begin Provided material
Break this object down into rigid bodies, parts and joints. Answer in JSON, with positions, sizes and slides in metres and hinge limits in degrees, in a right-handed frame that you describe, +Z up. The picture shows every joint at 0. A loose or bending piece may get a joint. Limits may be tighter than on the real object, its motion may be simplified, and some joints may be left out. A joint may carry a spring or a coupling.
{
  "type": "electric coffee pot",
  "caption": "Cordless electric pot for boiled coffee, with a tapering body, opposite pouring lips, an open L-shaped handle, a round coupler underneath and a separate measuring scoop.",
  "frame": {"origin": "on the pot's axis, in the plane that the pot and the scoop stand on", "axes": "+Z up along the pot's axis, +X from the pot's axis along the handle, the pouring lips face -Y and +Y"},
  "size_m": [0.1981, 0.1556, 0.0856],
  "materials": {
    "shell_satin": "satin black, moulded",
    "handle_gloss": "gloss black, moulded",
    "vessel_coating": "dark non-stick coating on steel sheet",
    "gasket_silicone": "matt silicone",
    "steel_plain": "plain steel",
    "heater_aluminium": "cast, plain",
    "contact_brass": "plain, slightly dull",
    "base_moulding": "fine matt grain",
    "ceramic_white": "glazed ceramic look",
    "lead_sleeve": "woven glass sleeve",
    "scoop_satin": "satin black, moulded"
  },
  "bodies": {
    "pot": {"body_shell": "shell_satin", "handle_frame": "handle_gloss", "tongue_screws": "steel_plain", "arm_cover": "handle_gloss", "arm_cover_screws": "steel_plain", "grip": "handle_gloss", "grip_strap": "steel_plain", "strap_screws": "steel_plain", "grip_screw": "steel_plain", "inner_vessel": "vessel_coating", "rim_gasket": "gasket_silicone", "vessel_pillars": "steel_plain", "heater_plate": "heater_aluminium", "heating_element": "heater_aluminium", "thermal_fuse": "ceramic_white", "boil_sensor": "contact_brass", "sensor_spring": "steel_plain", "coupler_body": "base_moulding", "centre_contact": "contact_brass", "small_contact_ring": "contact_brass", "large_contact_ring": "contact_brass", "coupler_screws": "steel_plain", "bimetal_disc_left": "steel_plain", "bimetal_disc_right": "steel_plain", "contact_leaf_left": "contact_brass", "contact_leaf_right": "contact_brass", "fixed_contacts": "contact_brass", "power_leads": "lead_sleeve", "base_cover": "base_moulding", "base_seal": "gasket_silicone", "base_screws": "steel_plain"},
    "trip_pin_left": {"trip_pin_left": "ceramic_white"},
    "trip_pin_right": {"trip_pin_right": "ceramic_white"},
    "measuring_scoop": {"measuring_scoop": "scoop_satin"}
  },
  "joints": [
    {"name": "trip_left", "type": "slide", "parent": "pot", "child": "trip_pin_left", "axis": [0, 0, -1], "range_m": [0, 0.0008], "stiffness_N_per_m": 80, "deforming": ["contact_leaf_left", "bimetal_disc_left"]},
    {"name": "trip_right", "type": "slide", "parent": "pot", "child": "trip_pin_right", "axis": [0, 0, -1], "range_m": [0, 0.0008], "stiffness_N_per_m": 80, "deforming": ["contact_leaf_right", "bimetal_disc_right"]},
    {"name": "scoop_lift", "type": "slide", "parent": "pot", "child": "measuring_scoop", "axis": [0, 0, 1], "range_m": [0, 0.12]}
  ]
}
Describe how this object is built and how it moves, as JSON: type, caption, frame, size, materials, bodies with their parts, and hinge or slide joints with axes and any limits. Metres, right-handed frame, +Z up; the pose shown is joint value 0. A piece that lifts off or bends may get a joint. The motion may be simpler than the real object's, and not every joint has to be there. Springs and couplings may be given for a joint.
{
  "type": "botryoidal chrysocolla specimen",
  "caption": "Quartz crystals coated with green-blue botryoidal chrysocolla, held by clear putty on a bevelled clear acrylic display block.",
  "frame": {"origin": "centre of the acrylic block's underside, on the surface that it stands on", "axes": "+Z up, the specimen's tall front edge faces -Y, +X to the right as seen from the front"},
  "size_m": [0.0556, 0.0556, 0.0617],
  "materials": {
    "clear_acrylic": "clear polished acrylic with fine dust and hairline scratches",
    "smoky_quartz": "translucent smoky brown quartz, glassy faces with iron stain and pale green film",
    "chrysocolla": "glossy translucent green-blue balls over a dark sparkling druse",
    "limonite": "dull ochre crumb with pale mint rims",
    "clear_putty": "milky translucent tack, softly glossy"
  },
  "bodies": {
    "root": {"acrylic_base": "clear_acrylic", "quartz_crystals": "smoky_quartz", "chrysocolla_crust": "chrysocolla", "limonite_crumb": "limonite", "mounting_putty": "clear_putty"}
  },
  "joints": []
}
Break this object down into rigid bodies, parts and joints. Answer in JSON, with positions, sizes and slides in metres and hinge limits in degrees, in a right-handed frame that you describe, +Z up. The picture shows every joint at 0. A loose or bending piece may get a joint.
end Provided material
> _What to work on_: Set all of the records down again, exactly as they stand.

> _Task result_:
Break this object down into rigid bodies, parts and joints. Answer in JSON, with positions, sizes and slides in metres and hinge limits in degrees, in a right-handed frame that you describe, +Z up. The picture shows every joint at 0. A loose or bending piece may get a joint. Limits may be tighter than on the real object, its motion may be simplified, and some joints may be left out. A joint may carry a spring or a coupling.
{
  "type": "electric coffee pot",
  "caption": "Cordless electric pot for boiled coffee, with a tapering body, opposite pouring lips, an open L-shaped handle, a round coupler underneath and a separate measuring scoop.",
  "frame": {"origin": "on the pot's axis, in the plane that the pot and the scoop stand on", "axes": "+Z up along the pot's axis, +X from the pot's axis along the handle, the pouring lips face -Y and +Y"},
  "size_m": [0.1981, 0.1556, 0.0856],
  "materials": {
    "shell_satin": "satin black, moulded",
    "handle_gloss": "gloss black, moulded",
    "vessel_coating": "dark non-stick coating on steel sheet",
    "gasket_silicone": "matt silicone",
    "steel_plain": "plain steel",
    "heater_aluminium": "cast, plain",
    "contact_brass": "plain, slightly dull",
    "base_moulding": "fine matt grain",
    "ceramic_white": "glazed ceramic look",
    "lead_sleeve": "woven glass sleeve",
    "scoop_satin": "satin black, moulded"
  },
  "bodies": {
    "pot": {"body_shell": "shell_satin", "handle_frame": "handle_gloss", "tongue_screws": "steel_plain", "arm_cover": "handle_gloss", "arm_cover_screws": "steel_plain", "grip": "handle_gloss", "grip_strap": "steel_plain", "strap_screws": "steel_plain", "grip_screw": "steel_plain", "inner_vessel": "vessel_coating", "rim_gasket": "gasket_silicone", "vessel_pillars": "steel_plain", "heater_plate": "heater_aluminium", "heating_element": "heater_aluminium", "thermal_fuse": "ceramic_white", "boil_sensor": "contact_brass", "sensor_spring": "steel_plain", "coupler_body": "base_moulding", "centre_contact": "contact_brass", "small_contact_ring": "contact_brass", "large_contact_ring": "contact_brass", "coupler_screws": "steel_plain", "bimetal_disc_left": "steel_plain", "bimetal_disc_right": "steel_plain", "contact_leaf_left": "contact_brass", "contact_leaf_right": "contact_brass", "fixed_contacts": "contact_brass", "power_leads": "lead_sleeve", "base_cover": "base_moulding", "base_seal": "gasket_silicone", "base_screws": "steel_plain"},
    "trip_pin_left": {"trip_pin_left": "ceramic_white"},
    "trip_pin_right": {"trip_pin_right": "ceramic_white"},
    "measuring_scoop": {"measuring_scoop": "scoop_satin"}
  },
  "joints": [
    {"name": "trip_left", "type": "slide", "parent": "pot", "child": "trip_pin_left", "axis": [0, 0, -1], "range_m": [0, 0.0008], "stiffness_N_per_m": 80, "deforming": ["contact_leaf_left", "bimetal_disc_left"]},
    {"name": "trip_right", "type": "slide", "parent": "pot", "child": "trip_pin_right", "axis": [0, 0, -1], "range_m": [0, 0.0008], "stiffness_N_per_m": 80, "deforming": ["contact_leaf_right", "bimetal_disc_right"]},
    {"name": "scoop_lift", "type": "slide", "parent": "pot", "child": "measuring_scoop", "axis": [0, 0, 1], "range_m": [0, 0.12]}
  ]
}
Describe how this object is built and how it moves, as JSON: type, caption, frame, size, materials, bodies with their parts, and hinge or slide joints with axes and any limits. Metres, right-handed frame, +Z up; the pose shown is joint value 0. A piece that lifts off or bends may get a joint. The motion may be simpler than the real object's, and not every joint has to be there. Springs and couplings may be given for a joint.
{
  "type": "botryoidal chrysocolla specimen",
  "caption": "Quartz crystals coated with green-blue botryoidal chrysocolla, held by clear putty on a bevelled clear acrylic display block.",
  "frame": {"origin": "centre of the acrylic block's underside, on the surface that it stands on", "axes": "+Z up, the specimen's tall front edge faces -Y, +X to the right as seen from the front"},
  "size_m": [0.0556, 0.0556, 0.0617],
  "materials": {
    "clear_acrylic": "clear polished acrylic with fine dust and hairline scratches",
    "smoky_quartz": "translucent smoky brown quartz, glassy faces with iron stain and pale green film",
    "chrysocolla": "glossy translucent green-blue balls over a dark sparkling druse",
    "limonite": "dull ochre crumb with pale mint rims",
    "clear_putty": "milky translucent tack, softly glossy"
  },
  "bodies": {
    "root": {"acrylic_base": "clear_acrylic", "quartz_crystals": "smoky_quartz", "chrysocolla_crust": "chrysocolla", "limonite_crumb": "limonite", "mounting_putty": "clear_putty"}
  },
  "joints": []
}
Break this object down into rigid bodies, parts and joints. Answer in JSON, with positions, sizes and slides in metres and hinge limits in degrees, in a right-handed frame that you describe, +Z up. The picture shows every joint at 0. A loose or bending piece may get a joint.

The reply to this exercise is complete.